Their pantry provides 15,000 lbs. of food a week and 250,000 meals a month. It is one of the few pantries that delivers food boxes, increasing the need for volunteers. They also deliver 4,200 meals a month to senior citizens.
Like the families it serves, the pantry sometimes runs out of items such as cereal and canned goods before the end of the month, Chivers said.
The agency also offers a tutoring program for students from schools with the some of the highest truancy and drop-out rates and the lowest proficiency test scores in the Columbus district, Chivers said.
They have been able to achieve attendance rates of 99 percent and a graduation rate of 100 percent, while increasing reading and writing test scores.

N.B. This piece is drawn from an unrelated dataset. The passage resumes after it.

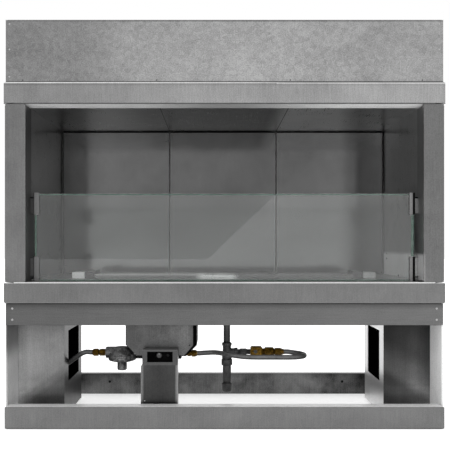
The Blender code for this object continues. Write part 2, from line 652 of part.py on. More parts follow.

Gladden House couldn’t continue its services without the support of the city, Chivers said. They also receive support from United Way and other sources.
Steve Votaw, CEO of Directions for Youth and Families, commented that “flat-funding” is the primary issue for the agency that provides prevention, education and treatment for kids in trouble because of drugs, pregnancy and other problems.
Directions for Youth has a three-month waiting list for counseling, Votaw said.
Its Short Stop arts program served 750 young people last year. Its new location on Ohio Avenue, offering education and support services, has welcomed about 100 kids and has room for more, Votaw pointed out.